While that crucial component remains a question mark, Carmel drivers are already providing answers about how well roundabout interchanges can function, now that the first two are open. “People are handling it really well, and the roundabouts are handling traffic very efficiently so far,” Kashman says. For example, the 126th Street interchange used to be marked by east-west backups of up to a quarter mile during rush hour, he says. Now, such jams are nearly non-existent, and Keystone traffic speeds by underneath uninterrupted.

There’s no place more fitting than Carmel for a set of roundabout highway interchanges. In recent years, the city has had a love affair with roundabouts, replacing roughly three dozen signalized or stop-sign intersections with the circular traffic handlers. Carmel, in fact, has become such a roundabout capital that a national roundabout convention will be held there in 2011.

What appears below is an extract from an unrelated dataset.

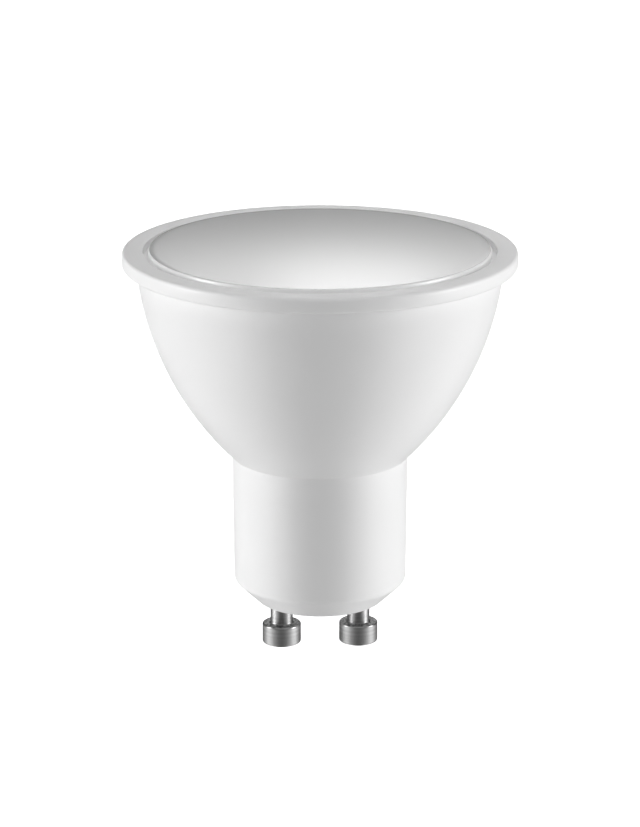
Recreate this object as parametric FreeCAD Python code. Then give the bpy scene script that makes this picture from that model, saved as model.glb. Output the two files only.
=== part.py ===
import FreeCAD, Part
import math
import os

# GU10 spotlight lamp with a moulded white housing, an opal front lens and two twist-lock pins.
# Sizes are in millimetres. The lamp stands on its pin heads: Z = 0 is the plane of the pin
# tips, +Z is the lamp's own axis, towards the lens, and the two pins stand along X.

# Rim: the broad flat ring round the lens
RIM_D = 50.0                 # across the rim, the size of the lamp's reflector class
RIM_BAND_H = 1.9             # height of the rim's side
RIM_STEP = 1.75              # how far the rim stands out from the bowl under it
RIM_TOP_ROUND = 0.45
RIM_UNDER_ROUND = 0.35
BEZEL_W = 2.7                # width of the flat ring between the rim's side and the lens recess
BEZEL_INNER_ROUND = 0.12

# Bowl and barrel of the housing
BOWL_H = 25.0                # from the crease at the waist to the underside of the rim
BOWL_ARC_R = 40.0            # radius of the arc that the bowl's wall follows
WAIST_D = 22.5               # across the crease between bowl and barrel
BARREL_H = 16.65             # from the top of the foot's bevel to the crease
BARREL_FOOT_D = 22.2         # a little under the waist: the mould's draft
FOOT_BEVEL_H = 2.75
FOOT_BEVEL_ROUND = 0.9       # softening where barrel and bevel meet
BASE_FACE_D = 16.4
BASE_FACE_ROUND = 0.3

# Lens and the recess it sits in
LENS_GAP = 0.6               # open groove between the lens and the bezel
LENS_PROUD = 0.3             # the lens's edge stands this far above the bezel
LENS_CROWN = 0.3             # the face rises this much more from its edge to its middle
LENS_EDGE_ROUND = 0.2
LENS_WALL_H = 0.5            # height of the upper part of the lens's wall, which leans in
LENS_WALL_LEAN = 0.12        # how far it leans in towards the face
RECESS_DEPTH = 0.8           # from the bezel down to the ledge that the lens rests on
LEDGE_W = 1.0                # how far the lens overhangs its spigot
SPIGOT_H = 1.2               # spigot under the lens that centres it
SPIGOT_CLEARANCE = 0.1       # all round the spigot
SPIGOT_FLOOR_GAP = 0.2       # under the spigot, so that the lens bears on the ledge alone

# Contact pins, turned in one piece each
PIN_SPACING = 10.0
PIN_HEAD_D = 5.0
PIN_HEAD_H = 2.65
PIN_HEAD_TIP_ROUND = 0.25
PIN_HEAD_TOP_ROUND = 0.2
PIN_FILLET = 0.25            # hollow rounding where the neck meets the head
PIN_NECK_D = 2.9
PIN_REACH = 6.25             # from the pin tips to the base face
PIN_SET_DEPTH = 6.0          # length of neck held in the base
PIN_END_BEVEL = 0.3
SOCKET_CLEARANCE = 0.02      # round the neck in its socket

# Levels along the axis
base_face_z = PIN_REACH
bevel_top_z = base_face_z + FOOT_BEVEL_H
crease_z = bevel_top_z + BARREL_H
rim_under_z = crease_z + BOWL_H
bezel_z = rim_under_z + RIM_BAND_H
ledge_z = bezel_z - RECESS_DEPTH
lens_edge_z = bezel_z + LENS_PROUD
lens_crown_z = lens_edge_z + LENS_CROWN
pin_end_z = base_face_z + PIN_SET_DEPTH

# Radii that follow from the sizes above
rim_r = RIM_D / 2
mouth_r = rim_r - RIM_STEP
recess_r = rim_r - BEZEL_W
lens_r = recess_r - LENS_GAP
spigot_r = lens_r - LEDGE_W


def point(r, z):
    """A point of an outline: r out from the axis, z up along it."""
    return FreeCAD.Vector(r, 0, z)


def run(*corners):
    """Edges of an open line through the corners (r, z) or (r, z, rounding)."""
    points = [point(c[0], c[1]) for c in corners]
    edges, start = [], points[0]
    for before, here, after, corner in zip(points, points[1:], points[2:], corners[1:]):
        rounding = corner[2] if len(corner) > 2 else 0
        if rounding:
            back = (before - here).normalize()
            on = (after - here).normalize()
            half_angle = back.getAngle(on) / 2
            reach = rounding / math.tan(half_angle)
            centre = here + (back + on).normalize() * (rounding / math.sin(half_angle))
            first, last = here + back * reach, here + on * reach
            middle = centre + (here - centre).normalize() * rounding
            edges.append(Part.LineSegment(start, first).toShape())
            edges.append(Part.Arc(first, middle, last).toShape())
            start = last
        else:
            edges.append(Part.LineSegment(start, here).toShape())
            start = here
    edges.append(Part.LineSegment(start, points[-1]).toShape())
    return edges


def bulged(start, end, radius):
    """An arc of the given radius between two points (r, z), bulging to the right of the way along."""
    a, b = point(*start), point(*end)
    along = b - a
    half = along.Length / 2
    rise = radius - math.sqrt(radius ** 2 - half ** 2)
    right = FreeCAD.Vector(along.z, 0, -along.x).normalize()
    return Part.Arc(a, (a + b) / 2 + right * rise, b).toShape()


def turned(edges):
    """The solid that the closed outline sweeps round the Z axis."""
    wire = Part.Wire(Part.__sortEdges__(edges))
    return Part.Face(wire).revolve(point(0, 0), FreeCAD.Vector(0, 0, 1), 360)


def pin_places():
    """Name of each pin's side and the X of its axis."""
    return (("left", -PIN_SPACING / 2), ("right", PIN_SPACING / 2))


def make_housing():
    """White moulded body: base, barrel, bowl and rim in one, recessed for lens and pins."""
    socket_top = (0, ledge_z - SPIGOT_H - SPIGOT_FLOOR_GAP)
    foot = run(
        socket_top,
        (0, base_face_z),
        (BASE_FACE_D / 2, base_face_z, BASE_FACE_ROUND),
        (BARREL_FOOT_D / 2, bevel_top_z, FOOT_BEVEL_ROUND),
        (WAIST_D / 2, crease_z),
    )
    bowl = bulged((WAIST_D / 2, crease_z), (mouth_r, rim_under_z), BOWL_ARC_R)
    front = run(
        (mouth_r, rim_under_z),
        (rim_r, rim_under_z, RIM_UNDER_ROUND),
        (rim_r, bezel_z, RIM_TOP_ROUND),
        (recess_r, bezel_z, BEZEL_INNER_ROUND),
        (recess_r, ledge_z),
        (spigot_r + SPIGOT_CLEARANCE, ledge_z),
        (spigot_r + SPIGOT_CLEARANCE, socket_top[1]),
        socket_top,
    )
    body = turned(foot + [bowl] + front)
    for side, x in pin_places():
        socket = Part.makeCylinder(PIN_NECK_D / 2 + SOCKET_CLEARANCE, PIN_SET_DEPTH,
                                   FreeCAD.Vector(x, 0, base_face_z))
        body = body.cut(socket)
    return body


def make_lens():
    """Opal moulded lens: a slightly domed disc with a leaning wall and a centring spigot."""
    edge_r = lens_r - LENS_WALL_LEAN
    face_r = edge_r - LENS_EDGE_ROUND
    spigot_z = ledge_z - SPIGOT_H
    sides = run(
        (0, lens_crown_z),
        (0, spigot_z),
        (spigot_r, spigot_z),
        (spigot_r, ledge_z),
        (lens_r, ledge_z),
        (lens_r, lens_edge_z - LENS_WALL_H),
        (edge_r, lens_edge_z, LENS_EDGE_ROUND),
        (face_r, lens_edge_z),
    )
    dome_r = (face_r ** 2 + LENS_CROWN ** 2) / (2 * LENS_CROWN)
    dome = bulged((face_r, lens_edge_z), (0, lens_crown_z), dome_r)
    return turned(sides + [dome])


def make_pin(x):
    """Turned contact pin: head, fillet and neck, standing at the given X."""
    half = run(
        (0, pin_end_z),
        (0, 0),
        (PIN_HEAD_D / 2, 0, PIN_HEAD_TIP_ROUND),
        (PIN_HEAD_D / 2, PIN_HEAD_H, PIN_HEAD_TOP_ROUND),
        (PIN_NECK_D / 2, PIN_HEAD_H, PIN_FILLET),
        (PIN_NECK_D / 2, pin_end_z - PIN_END_BEVEL),
        (PIN_NECK_D / 2 - PIN_END_BEVEL, pin_end_z),
        (0, pin_end_z),
    )
    pin = turned(half)
    pin.translate(FreeCAD.Vector(x, 0, 0))
    return pin


def write_step(shape, node):
    """Saves one piece under its node's name."""
    os.makedirs("parts", exist_ok=True)
    shape.exportStep(os.path.join("parts", node + ".step"))


write_step(make_housing(), "housing")
write_step(make_lens(), "diffuser_lens")
for side, x in pin_places():
    write_step(make_pin(x), "contact_pin_" + side)
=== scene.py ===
import math

import bmesh
import bpy
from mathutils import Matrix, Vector


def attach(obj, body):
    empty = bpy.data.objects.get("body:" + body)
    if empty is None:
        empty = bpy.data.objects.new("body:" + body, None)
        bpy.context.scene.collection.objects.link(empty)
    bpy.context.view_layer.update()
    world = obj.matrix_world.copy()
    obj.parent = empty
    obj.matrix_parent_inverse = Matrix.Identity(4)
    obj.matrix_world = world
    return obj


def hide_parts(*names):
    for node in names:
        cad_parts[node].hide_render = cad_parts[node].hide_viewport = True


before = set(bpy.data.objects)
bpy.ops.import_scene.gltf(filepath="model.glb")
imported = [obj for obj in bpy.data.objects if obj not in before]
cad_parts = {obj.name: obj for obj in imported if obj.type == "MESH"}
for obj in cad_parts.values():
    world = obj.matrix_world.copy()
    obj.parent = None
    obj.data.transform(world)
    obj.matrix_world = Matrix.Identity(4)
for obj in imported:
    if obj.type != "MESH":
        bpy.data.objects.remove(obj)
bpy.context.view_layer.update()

# Camera: a long lens a little above the rim and 3 degrees to the left of the lamp's front, as the
# photograph was taken. Camera, floor and light are in metres, and the lamp is in millimetres.
camera_tilt = 16.6
camera_turn = 3
camera = bpy.data.objects.new("camera", bpy.data.cameras.new("camera"))
bpy.context.scene.collection.objects.link(camera)
camera.data.sensor_width = 36
camera.data.lens = 145.12
camera.location = (-0.0214, -0.4083, 0.1528)
camera.rotation_euler = (math.radians(90 - camera_tilt), 0, math.radians(-camera_turn))
bpy.context.scene.camera = camera
bpy.context.scene.view_settings.view_transform = "Standard"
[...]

Proponents like the safety of roundabouts. “We have seen a 78% reduction in personal-injury accidents at these intersections,” Kashman says of the city’s other roundabouts. What’s more, the average dollar value of the property damage incurred in Carmel’s roundabout crashes is about a quarter of the property damage sustained by victims of accidents in traditional signalized intersections, he says.

Roundabouts also tend to be more environmentally friendly, Parks says. “You have less power required for signals, and without the starting and stopping the emissions are lower.”